Despite the onlookers, the first three hours in line weren’t too bad. We laughed, told stories etc., but then the sun came over the building behind us. We spent the next two hours standing in the south Florida sun trying to keep our hair and makeup looking good for our audition. Audition…what a load of crap. When we finally did get inside, we waited more and then we were herded into an arena where we had to run a gauntlet of vendors hawking everything from fat burning water to diet programs to sugar free chocolates. (The chocolates were actually pretty good.) All that time in line and then we have to walk through a live infomercial just to get two, regulated by a girl with a stop watch, minutes with a casting person. And, there were eight of us in each group, so that gave you like thirty seconds to “audition”.

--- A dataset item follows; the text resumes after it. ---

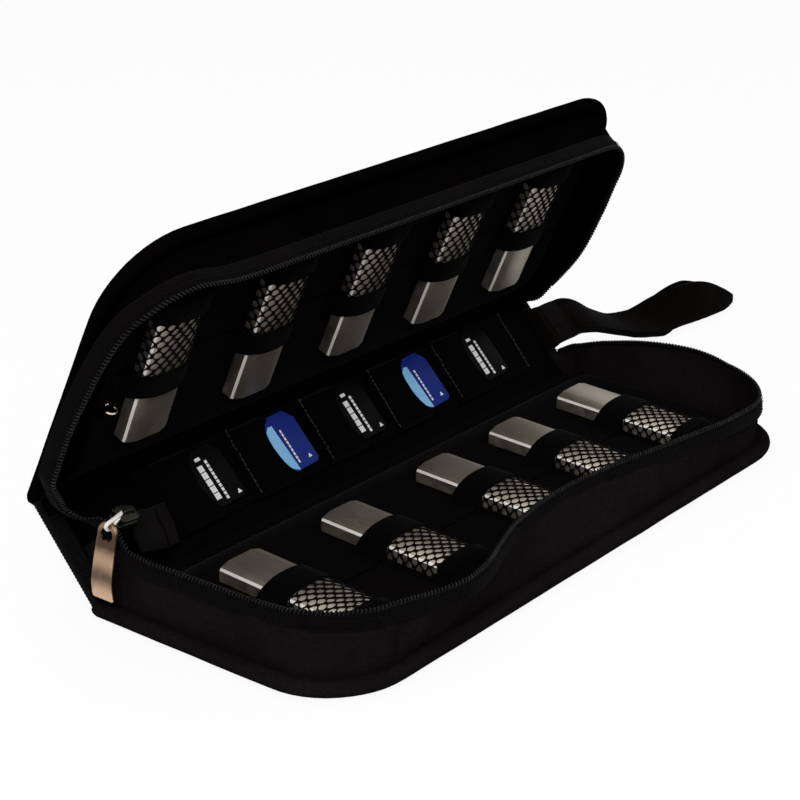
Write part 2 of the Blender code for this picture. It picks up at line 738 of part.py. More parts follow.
def build_spine(frame, finishes):
    low = ROLL + SEAT_GAP
    high = HINGE_PITCH - low
    outline = [(-SPINE_END, low), (SPINE_END, low), (SPINE_END, high), (-SPINE_END, high)]
    cover = rounded(plate("spine_cover", outline, -SPINE_FACE, SPINE_FACE), SPINE_ROUND)
    add("spine_cover", cover, finishes["nylon"], frame)
    add("near_gusset_end", web_mesh("near_gusset_end", -1), finishes["nylon"], frame)
    add("far_gusset_end", web_mesh("far_gusset_end", 1), finishes["nylon"], frame)
    add("card_strip", strip_mesh("card_strip"), finishes["lining"], frame)
    card = {"black": card_mesh("black_card"), "blue": card_mesh("blue_card")}
    sleeve = sleeve_mesh("card_pocket")
    for index in range(CARD_COUNT):
        start = CARD_NEAR_ROOM - HALF_LENGTH + index * (CARD_LENGTH + CARD_SPACING)
        place = (start, STRIP_LOW + STRIP_WIDTH / 2, CARD_FOOT)
        blue = index % 2 == 1
        finish = finishes["blue card"] if blue else finishes["card"]
        add(f"memory_card_{index + 1}", card["blue" if blue else "black"], finish, frame, place)
        add(f"card_pocket_{index + 1}", sleeve, finishes["lining"], frame, place)


def build_zip_end(frame, finishes):
    near = SLIDER_INSET - HALF_LENGTH + SLIDER_NECK - SLIDER_LENGTH / 2 + SEAT_GAP
    add("zip_tape_end", tape_mesh("zip_tape_end", near), finishes["nylon"], frame)
    place = (SLIDER_INSET - HALF_LENGTH, SLIDER_ALONG, SLIDER_OFF)
    slider = add("zip_slider", slider_mesh("zip_slider"), finishes["bronze"], frame, place)
    face = SLIDER_THICKNESS / 2 + SEAT_GAP + LINK_WIRE
    level = empty("pull_level", slider, (0, 0, face), (-SPINE_ANGLE, 0, 0))
    hang = (-PULL_PLACE, PULL_SIDE, 0)
    add("pull_link", link_mesh("pull_link"), finishes["bronze"], level, hang)
    add("pull_tab", pull_mesh("pull_tab"), finishes["bronze"], level, hang, (0, PULL_TILT, 0))


def build_ring(frame, finishes):
    """The tab reaches inwards from the zip half's face, clear of it at its own far corner."""
    middle, out = wall_place(RING_SHARE)
    corner_share = RING_SHARE + RING_TAB_WIDTH / 2 / WALL_PATH
    lean = wall_form(UPPER_WALL_SHARES, corner_share)[0]
    reach = SEAT_GAP + RING_TAB_ROOT + RING_RADIUS + RING_WIRE + SEAT_GAP
    x = middle[0] - lean + ZIP_THICKNESS / 2 + reach
    place = (x, middle[1], RING_OFF)
    add("ring_tab", ring_tab_mesh("ring_tab"), finishes["nylon"], frame, place)
    add("small_ring", ring_mesh("small_ring"), finishes["bronze"], frame, place)


def build():
    finishes = make_materials()
    lower = empty("lower_frame", None, (0, 0, 0), (0, 0, math.pi))
    spine = empty("spine_hinge", None, (0, 0, ROLL), (SPINE_ANGLE, 0, 0))
    hinge = empty("lid_hinge", spine, (0, HINGE_PITCH, 0), (LID_ANGLE - SPINE_ANGLE, 0, 0))
    upper = empty("upper_frame", hinge, (0, 0, -ROLL))
    contents = (stick_mesh("usb_stick"), band_mesh("elastic_band"), pocket_mesh("mesh_pocket"))
    build_cover(
        "lower", lower, finishes, contents,
        LOWER_WALL_SHARES, LOWER_STANDOUT_SHARES, LOWER_PLACE_SHARES, True)
    build_cover(
        "upper", upper, finishes, contents,
        UPPER_WALL_SHARES, UPPER_STANDOUT_SHARES, UPPER_PLACE_SHARES, False)
    build_spine(spine, finishes)
    build_zip_end(spine, finishes)
    build_ring(upper, finishes)
    root = empty("strap_hinge", spine, (SPINE_END + SEAT_GAP, STRAP_ALONG, 0), (-SPINE_ANGLE, 0, 0))
    add("wrist_strap", strap_mesh("wrist_strap"), finishes["nylon"], root)
    bpy.context.view_layer.update()


clear_scene()
parts = bpy.data.collections.new("usb drive wallet")
cutters = bpy.data.collections.new("cutters")
bpy.context.scene.collection.children.link(parts)
bpy.context.scene.collection.children.link(cutters)
build()
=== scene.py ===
"""The looks of the usb drive wallet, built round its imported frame.

Lengths are in millimetres until low, spine or up turns them into places. In a
cover's own terms x runs along the hinge, v away from it and n inwards from the
outer face. In the spine's, h runs from the lower hinge to the upper one and m
towards the inside. The two colours that a material is given are linear, in
ten-thousandths.
"""

import math

import bmesh
import bpy
from mathutils import Matrix, Vector, noise


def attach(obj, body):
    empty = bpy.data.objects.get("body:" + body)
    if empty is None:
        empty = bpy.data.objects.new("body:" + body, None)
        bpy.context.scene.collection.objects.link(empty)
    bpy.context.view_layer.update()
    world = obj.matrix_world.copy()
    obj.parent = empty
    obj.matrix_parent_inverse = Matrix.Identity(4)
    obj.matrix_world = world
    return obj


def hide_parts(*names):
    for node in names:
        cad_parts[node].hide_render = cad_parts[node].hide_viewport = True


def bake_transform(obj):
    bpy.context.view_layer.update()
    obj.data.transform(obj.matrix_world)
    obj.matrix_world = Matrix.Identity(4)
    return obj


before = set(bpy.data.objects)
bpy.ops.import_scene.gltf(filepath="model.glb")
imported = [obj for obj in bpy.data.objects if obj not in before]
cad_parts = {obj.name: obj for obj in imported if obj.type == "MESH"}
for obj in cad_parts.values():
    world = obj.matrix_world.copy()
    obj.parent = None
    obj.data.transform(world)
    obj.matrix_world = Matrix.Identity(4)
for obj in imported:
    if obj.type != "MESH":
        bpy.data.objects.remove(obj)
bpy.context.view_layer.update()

MM = 0.001
SPINE_ANGLE = math.radians(50.0)
LID_ANGLE = math.radians(119.2)
HINGE_HEIGHT = 3
HINGE_PITCH = 44.0  # from the lower hinge to the upper one
HALF = 134.85  # half a cover's length
DEPTH = 106.9  # from the hinge to a cover's front edge
CORNER = 30.2  # radius of a cover's front corners
SLOPE = math.atan2(4.0, 64.0)  # of the padding under the sticks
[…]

At first I was disappointed that we did not get picked, but now that I think about it I am relieved. One day I will be a healthy weight, I will be published and maybe even sort of famous. So, do I really want clips of me in spandex shorts and a sports bra all over You Tube? I think not. Or more realistically; do I want everyone where I or my husband work to know exactly how much I weigh? I’d rather give you my checking account number.

So that’s it for my attempts to humiliate myself on national TV. Unless of course I get the call from Deal or No Deal; I would so take the deal at any offer over $250k.